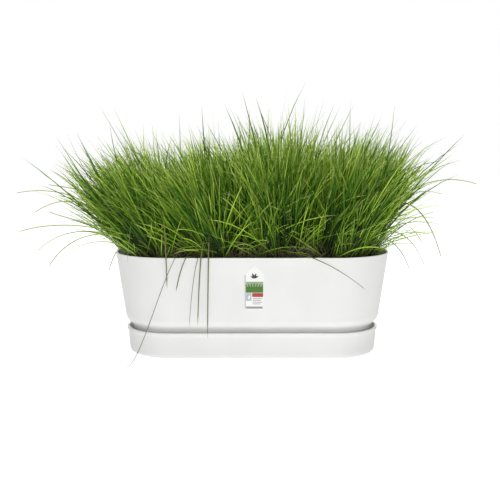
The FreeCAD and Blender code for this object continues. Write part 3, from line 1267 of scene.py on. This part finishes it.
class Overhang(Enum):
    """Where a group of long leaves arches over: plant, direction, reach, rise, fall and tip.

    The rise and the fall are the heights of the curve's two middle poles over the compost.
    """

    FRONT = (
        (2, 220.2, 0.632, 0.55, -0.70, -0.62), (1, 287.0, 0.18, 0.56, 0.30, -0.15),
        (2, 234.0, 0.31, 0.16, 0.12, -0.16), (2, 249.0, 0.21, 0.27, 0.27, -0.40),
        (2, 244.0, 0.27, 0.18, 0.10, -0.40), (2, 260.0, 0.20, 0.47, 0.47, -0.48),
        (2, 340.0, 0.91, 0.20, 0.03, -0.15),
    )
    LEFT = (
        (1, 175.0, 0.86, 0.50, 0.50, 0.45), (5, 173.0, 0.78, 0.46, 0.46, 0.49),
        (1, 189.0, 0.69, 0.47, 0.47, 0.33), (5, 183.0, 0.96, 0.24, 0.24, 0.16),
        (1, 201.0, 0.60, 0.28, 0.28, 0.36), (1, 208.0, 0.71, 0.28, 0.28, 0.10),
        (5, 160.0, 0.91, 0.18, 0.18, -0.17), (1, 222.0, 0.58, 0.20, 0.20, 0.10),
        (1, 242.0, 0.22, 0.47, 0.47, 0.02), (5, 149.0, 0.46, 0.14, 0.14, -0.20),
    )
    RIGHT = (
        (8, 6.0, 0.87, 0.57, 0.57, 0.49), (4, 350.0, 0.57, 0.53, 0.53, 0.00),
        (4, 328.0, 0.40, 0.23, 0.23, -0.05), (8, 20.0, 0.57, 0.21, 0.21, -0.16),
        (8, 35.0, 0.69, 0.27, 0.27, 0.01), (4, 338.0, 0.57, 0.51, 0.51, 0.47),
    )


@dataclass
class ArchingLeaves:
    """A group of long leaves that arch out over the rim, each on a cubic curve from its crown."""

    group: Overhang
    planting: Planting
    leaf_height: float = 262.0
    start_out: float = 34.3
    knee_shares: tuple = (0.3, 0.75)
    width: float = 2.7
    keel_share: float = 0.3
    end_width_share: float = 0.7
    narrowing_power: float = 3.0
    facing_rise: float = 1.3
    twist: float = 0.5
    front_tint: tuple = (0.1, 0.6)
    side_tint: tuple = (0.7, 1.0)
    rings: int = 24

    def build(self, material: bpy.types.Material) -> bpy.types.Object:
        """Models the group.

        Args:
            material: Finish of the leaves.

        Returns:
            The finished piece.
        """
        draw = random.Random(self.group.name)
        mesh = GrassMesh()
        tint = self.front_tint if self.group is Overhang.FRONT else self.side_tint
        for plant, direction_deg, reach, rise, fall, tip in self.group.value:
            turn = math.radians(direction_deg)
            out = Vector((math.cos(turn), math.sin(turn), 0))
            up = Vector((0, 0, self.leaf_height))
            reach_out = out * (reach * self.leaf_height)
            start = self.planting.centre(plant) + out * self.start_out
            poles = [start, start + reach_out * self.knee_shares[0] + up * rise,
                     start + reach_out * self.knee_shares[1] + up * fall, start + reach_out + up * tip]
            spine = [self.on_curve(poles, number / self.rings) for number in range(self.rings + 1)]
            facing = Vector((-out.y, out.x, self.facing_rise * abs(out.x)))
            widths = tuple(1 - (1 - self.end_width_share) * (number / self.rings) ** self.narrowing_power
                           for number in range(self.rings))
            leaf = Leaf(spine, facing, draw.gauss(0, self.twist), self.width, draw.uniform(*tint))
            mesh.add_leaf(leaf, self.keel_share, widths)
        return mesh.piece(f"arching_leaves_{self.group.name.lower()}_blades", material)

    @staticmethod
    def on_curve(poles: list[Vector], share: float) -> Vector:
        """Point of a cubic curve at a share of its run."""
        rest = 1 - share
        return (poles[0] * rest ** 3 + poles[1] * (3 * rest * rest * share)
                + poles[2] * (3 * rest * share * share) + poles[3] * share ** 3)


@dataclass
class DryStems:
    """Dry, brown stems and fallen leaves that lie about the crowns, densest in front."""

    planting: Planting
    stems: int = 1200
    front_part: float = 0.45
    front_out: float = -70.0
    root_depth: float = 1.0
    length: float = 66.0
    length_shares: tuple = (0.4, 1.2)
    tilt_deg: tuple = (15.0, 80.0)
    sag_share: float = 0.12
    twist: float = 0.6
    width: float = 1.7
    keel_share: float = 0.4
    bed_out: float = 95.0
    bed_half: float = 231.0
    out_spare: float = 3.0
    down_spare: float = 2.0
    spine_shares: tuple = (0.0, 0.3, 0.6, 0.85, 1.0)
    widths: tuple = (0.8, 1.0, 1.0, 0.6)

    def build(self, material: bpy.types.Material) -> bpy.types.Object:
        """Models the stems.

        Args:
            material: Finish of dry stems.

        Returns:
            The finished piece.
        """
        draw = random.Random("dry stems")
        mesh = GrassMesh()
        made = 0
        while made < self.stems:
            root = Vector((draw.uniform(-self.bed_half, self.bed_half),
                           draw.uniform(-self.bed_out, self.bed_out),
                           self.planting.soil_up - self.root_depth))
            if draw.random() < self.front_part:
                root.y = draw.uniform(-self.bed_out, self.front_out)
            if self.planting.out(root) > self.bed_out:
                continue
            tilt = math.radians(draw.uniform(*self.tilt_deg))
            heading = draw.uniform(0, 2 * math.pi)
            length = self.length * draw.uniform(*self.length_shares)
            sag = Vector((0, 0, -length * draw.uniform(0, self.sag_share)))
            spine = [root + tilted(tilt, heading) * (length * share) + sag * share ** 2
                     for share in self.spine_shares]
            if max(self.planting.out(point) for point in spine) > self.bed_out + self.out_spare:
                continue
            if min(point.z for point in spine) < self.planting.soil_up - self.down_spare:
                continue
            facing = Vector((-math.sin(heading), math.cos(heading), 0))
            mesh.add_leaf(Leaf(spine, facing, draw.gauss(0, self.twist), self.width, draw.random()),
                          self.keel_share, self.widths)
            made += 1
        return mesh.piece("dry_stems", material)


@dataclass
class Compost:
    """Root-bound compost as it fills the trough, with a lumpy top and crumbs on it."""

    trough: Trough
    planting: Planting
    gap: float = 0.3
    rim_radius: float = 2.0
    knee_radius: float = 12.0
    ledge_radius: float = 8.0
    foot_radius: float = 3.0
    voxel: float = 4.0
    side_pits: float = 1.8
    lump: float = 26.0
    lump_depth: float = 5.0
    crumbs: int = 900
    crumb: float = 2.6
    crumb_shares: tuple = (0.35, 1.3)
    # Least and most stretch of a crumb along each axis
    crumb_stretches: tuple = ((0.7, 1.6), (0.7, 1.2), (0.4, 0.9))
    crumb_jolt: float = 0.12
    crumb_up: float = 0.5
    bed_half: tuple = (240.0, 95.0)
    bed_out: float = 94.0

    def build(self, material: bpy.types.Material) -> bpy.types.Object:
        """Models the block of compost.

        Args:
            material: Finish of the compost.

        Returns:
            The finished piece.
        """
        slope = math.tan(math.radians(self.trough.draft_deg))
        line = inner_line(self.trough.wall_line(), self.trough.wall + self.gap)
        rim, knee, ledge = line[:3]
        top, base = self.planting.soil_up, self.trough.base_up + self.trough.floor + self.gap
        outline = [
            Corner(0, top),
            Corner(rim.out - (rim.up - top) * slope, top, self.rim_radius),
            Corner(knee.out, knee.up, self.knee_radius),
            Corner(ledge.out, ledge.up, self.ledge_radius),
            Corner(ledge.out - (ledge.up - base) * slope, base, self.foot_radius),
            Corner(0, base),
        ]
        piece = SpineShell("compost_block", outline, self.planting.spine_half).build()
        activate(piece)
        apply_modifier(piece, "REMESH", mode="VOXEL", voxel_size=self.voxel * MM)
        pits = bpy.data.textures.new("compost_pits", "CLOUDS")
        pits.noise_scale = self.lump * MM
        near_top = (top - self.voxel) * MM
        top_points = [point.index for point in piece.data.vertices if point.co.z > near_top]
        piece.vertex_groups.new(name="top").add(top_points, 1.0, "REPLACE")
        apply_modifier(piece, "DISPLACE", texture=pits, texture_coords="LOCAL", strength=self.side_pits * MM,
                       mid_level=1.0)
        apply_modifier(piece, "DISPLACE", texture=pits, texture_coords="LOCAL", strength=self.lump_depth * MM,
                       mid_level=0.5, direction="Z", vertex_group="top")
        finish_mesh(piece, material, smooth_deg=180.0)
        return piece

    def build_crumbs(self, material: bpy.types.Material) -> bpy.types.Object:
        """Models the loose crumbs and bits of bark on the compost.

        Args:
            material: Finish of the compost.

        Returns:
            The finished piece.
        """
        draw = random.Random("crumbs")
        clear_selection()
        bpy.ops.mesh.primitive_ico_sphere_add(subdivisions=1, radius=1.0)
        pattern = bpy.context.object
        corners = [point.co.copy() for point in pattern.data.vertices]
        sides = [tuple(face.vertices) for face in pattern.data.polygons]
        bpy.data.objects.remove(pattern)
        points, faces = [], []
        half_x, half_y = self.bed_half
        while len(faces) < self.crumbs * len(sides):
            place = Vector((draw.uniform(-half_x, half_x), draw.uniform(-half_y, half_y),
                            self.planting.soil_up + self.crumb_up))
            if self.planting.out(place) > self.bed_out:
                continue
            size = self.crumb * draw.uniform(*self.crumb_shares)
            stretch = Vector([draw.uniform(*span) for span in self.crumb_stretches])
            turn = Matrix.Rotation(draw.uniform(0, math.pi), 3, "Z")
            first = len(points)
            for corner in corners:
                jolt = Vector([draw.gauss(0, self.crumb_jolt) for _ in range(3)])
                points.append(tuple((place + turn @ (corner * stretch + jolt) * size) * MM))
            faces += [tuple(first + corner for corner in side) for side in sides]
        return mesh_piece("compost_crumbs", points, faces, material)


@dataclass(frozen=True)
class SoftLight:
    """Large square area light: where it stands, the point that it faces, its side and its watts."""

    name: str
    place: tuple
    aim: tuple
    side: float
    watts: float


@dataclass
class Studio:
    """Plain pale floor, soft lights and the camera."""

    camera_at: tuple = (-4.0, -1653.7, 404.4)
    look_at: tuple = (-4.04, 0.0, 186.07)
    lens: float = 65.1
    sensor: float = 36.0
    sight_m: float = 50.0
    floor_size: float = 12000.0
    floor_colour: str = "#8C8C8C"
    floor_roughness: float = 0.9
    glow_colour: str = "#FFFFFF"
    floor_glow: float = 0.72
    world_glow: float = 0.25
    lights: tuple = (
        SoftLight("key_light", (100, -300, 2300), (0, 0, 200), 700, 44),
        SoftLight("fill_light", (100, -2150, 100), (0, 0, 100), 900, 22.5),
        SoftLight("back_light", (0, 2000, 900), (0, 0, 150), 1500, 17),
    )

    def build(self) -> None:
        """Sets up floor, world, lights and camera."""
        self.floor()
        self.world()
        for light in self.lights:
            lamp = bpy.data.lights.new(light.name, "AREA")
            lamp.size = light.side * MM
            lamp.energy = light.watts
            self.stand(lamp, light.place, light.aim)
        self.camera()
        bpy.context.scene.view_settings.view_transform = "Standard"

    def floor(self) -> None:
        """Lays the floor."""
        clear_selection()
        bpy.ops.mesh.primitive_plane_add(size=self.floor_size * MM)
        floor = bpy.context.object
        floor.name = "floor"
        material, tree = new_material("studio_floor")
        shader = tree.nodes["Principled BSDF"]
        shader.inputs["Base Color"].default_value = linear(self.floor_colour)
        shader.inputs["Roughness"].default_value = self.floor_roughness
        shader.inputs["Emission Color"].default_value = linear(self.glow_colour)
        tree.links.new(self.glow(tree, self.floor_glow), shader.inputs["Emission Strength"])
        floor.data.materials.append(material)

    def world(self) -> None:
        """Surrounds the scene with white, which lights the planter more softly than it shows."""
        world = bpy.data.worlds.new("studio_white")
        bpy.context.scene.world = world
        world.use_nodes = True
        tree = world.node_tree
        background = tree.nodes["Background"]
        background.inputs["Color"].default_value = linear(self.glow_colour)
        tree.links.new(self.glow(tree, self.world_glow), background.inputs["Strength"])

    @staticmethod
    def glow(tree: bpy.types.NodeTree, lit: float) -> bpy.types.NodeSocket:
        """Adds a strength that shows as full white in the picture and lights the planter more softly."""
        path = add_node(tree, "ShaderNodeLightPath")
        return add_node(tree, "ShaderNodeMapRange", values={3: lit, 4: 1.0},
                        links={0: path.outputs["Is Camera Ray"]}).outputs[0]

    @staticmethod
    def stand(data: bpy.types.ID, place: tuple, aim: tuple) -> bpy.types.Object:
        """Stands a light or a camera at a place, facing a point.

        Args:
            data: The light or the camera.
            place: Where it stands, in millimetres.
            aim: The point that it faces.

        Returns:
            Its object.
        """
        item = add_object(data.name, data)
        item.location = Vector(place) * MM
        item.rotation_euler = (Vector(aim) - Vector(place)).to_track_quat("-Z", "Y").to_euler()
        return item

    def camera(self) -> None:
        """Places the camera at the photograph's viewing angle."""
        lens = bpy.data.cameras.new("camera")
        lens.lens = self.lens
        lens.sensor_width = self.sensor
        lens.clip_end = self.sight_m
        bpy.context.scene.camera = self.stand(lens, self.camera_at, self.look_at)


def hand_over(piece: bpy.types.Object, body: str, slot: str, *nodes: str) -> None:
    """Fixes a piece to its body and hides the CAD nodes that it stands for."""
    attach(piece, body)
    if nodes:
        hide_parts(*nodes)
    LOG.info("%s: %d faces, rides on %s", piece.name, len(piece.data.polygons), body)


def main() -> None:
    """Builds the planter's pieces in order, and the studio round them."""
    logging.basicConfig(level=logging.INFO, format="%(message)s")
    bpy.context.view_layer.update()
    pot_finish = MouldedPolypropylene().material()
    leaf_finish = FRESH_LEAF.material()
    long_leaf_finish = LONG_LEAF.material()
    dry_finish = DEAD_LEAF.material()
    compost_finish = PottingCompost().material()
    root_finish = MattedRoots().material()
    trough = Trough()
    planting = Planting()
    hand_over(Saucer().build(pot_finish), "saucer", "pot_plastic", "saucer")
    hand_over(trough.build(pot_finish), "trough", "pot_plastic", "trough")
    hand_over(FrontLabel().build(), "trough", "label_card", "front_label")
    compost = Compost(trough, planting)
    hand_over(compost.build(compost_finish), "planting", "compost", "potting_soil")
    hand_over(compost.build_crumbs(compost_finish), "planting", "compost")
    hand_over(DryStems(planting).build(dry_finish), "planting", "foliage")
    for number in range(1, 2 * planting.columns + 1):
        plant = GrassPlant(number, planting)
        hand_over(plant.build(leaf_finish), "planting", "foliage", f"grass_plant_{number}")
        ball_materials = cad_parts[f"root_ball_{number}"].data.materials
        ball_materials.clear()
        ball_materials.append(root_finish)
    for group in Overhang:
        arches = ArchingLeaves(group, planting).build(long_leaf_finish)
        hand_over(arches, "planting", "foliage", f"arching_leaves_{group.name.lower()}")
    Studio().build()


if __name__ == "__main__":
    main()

+++

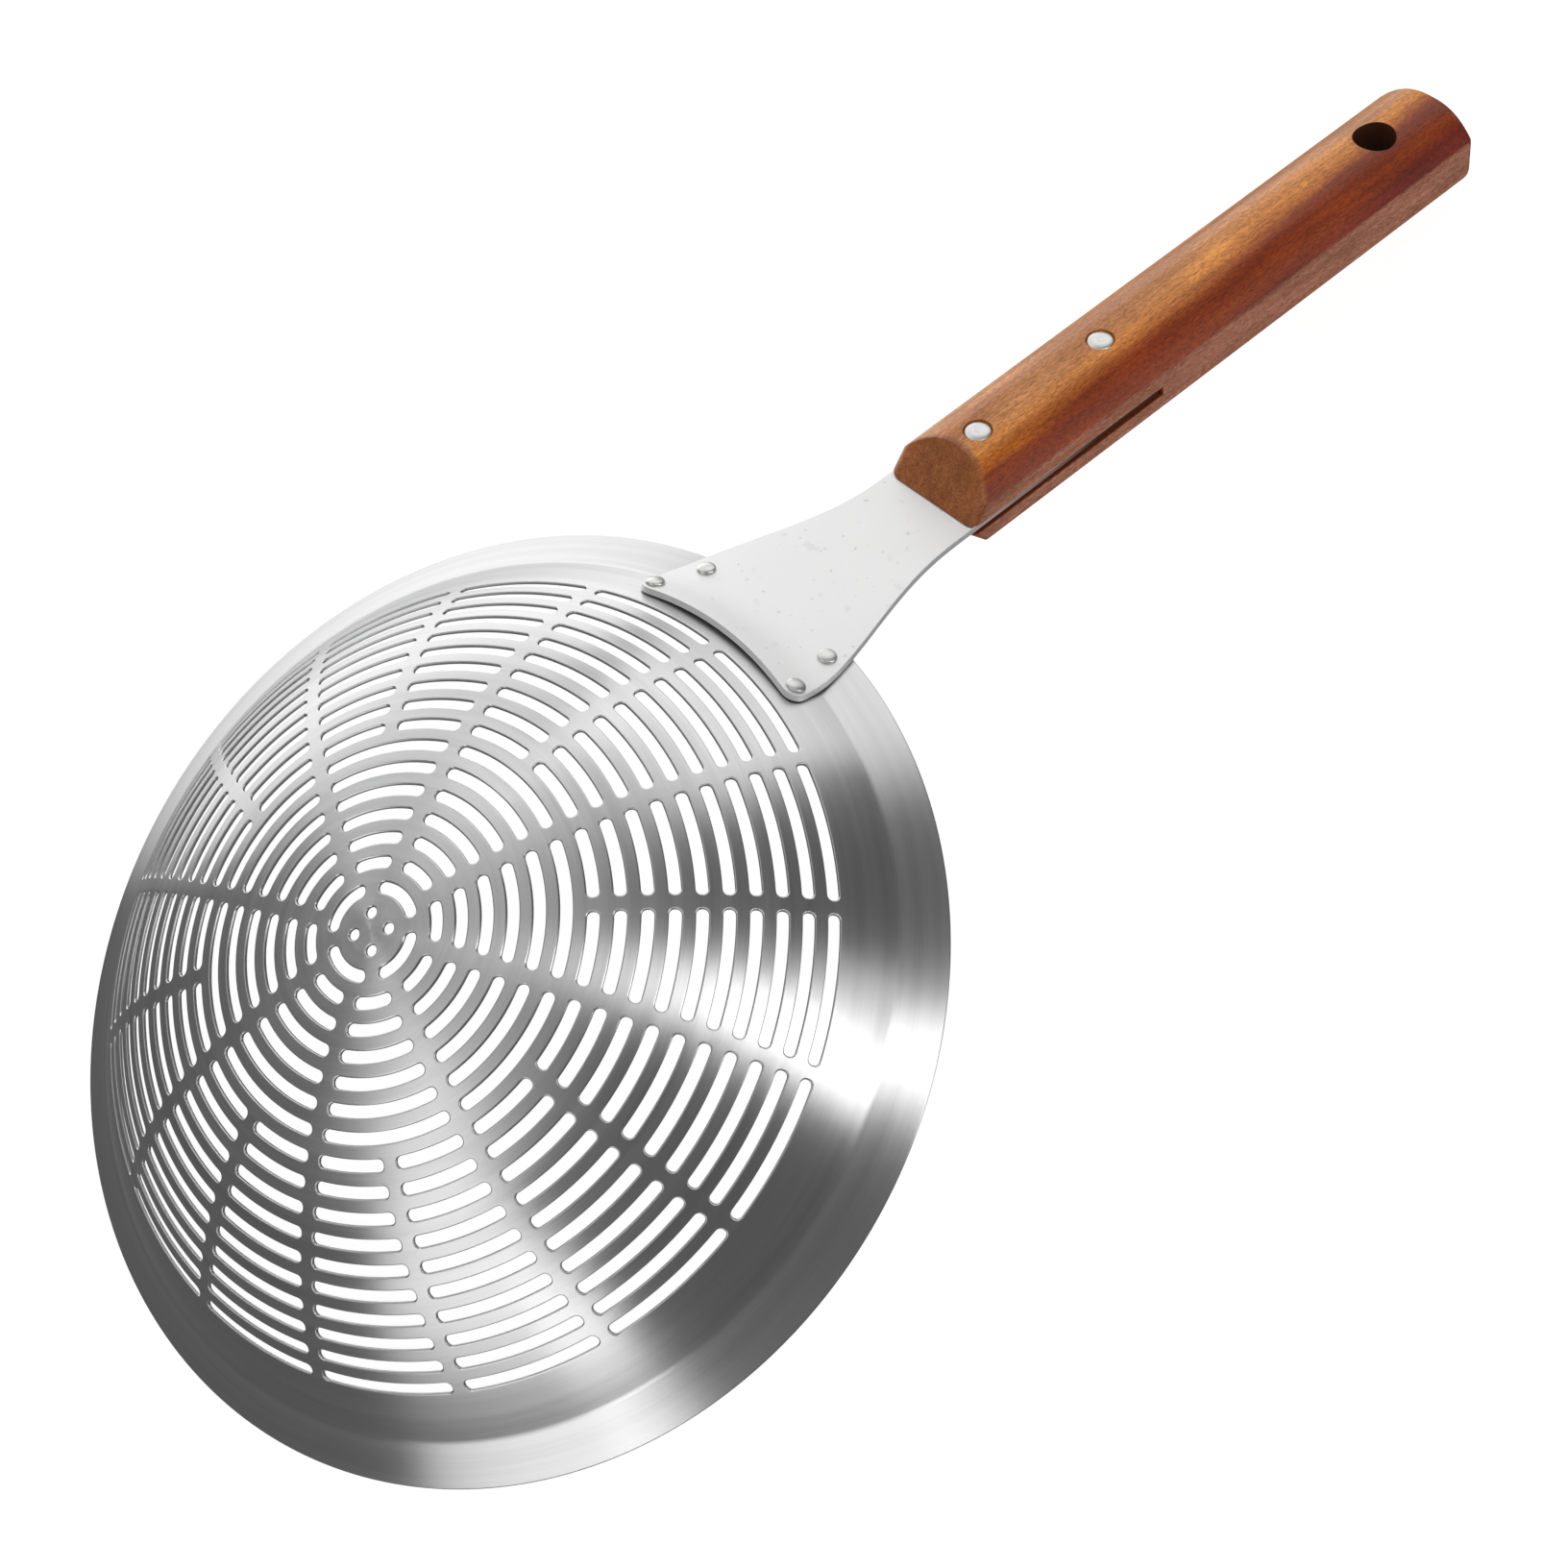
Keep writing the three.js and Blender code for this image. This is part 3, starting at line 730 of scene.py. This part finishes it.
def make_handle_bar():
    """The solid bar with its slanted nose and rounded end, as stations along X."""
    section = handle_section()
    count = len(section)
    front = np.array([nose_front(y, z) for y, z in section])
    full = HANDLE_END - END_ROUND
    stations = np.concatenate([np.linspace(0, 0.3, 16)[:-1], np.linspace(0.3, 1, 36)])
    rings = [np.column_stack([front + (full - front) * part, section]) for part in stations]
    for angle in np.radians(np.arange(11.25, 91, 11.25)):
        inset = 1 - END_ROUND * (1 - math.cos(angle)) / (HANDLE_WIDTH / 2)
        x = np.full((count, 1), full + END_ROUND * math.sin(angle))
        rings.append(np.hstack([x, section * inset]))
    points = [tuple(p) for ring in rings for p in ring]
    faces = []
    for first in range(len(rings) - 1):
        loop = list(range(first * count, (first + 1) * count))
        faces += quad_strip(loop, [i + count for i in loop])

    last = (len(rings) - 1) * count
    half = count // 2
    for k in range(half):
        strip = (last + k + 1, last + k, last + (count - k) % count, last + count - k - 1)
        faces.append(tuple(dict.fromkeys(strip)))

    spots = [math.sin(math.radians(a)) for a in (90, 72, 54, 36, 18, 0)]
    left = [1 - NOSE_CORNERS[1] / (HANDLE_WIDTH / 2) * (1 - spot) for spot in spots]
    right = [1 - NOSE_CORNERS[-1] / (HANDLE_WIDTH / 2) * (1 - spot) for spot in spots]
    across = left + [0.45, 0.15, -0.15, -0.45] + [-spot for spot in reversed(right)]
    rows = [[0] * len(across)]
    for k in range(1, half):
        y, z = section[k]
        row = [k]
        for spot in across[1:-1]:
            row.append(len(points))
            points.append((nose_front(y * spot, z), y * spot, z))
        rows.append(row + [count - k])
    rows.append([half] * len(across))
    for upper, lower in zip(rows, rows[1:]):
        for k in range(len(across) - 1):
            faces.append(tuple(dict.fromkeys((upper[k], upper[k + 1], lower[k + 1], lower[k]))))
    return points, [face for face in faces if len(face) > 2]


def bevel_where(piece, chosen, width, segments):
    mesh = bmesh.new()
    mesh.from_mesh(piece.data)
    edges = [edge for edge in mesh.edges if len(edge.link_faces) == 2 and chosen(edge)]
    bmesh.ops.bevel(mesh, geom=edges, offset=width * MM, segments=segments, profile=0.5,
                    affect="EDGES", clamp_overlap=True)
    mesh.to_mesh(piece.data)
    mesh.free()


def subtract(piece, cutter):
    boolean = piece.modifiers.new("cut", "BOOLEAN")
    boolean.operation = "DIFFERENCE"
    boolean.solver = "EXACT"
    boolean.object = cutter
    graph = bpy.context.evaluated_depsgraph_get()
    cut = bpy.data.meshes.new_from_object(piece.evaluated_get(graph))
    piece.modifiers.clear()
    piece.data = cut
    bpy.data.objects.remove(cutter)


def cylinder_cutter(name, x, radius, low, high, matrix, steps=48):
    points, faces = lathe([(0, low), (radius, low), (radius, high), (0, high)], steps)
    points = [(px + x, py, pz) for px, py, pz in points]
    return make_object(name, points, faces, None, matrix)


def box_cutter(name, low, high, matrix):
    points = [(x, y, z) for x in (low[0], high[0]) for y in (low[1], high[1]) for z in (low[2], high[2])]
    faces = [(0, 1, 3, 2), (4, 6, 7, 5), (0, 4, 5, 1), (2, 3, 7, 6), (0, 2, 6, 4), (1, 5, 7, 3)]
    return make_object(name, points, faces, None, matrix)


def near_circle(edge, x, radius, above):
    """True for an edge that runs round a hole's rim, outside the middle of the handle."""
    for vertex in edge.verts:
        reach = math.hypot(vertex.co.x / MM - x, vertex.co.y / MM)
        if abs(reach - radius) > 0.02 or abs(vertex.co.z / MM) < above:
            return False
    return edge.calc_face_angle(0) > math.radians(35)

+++

TASK GOAL =
Copy every line of the entries above in which "context" occurs.

PROBLEM SOLUTION =
        pattern = bpy.context.object
        bpy.context.scene.view_settings.view_transform = "Standard"
        floor = bpy.context.object
        bpy.context.scene.world = world
        bpy.context.scene.camera = self.stand(lens, self.camera_at, self.look_at)
    bpy.context.view_layer.update()
    graph = bpy.context.evaluated_depsgraph_get()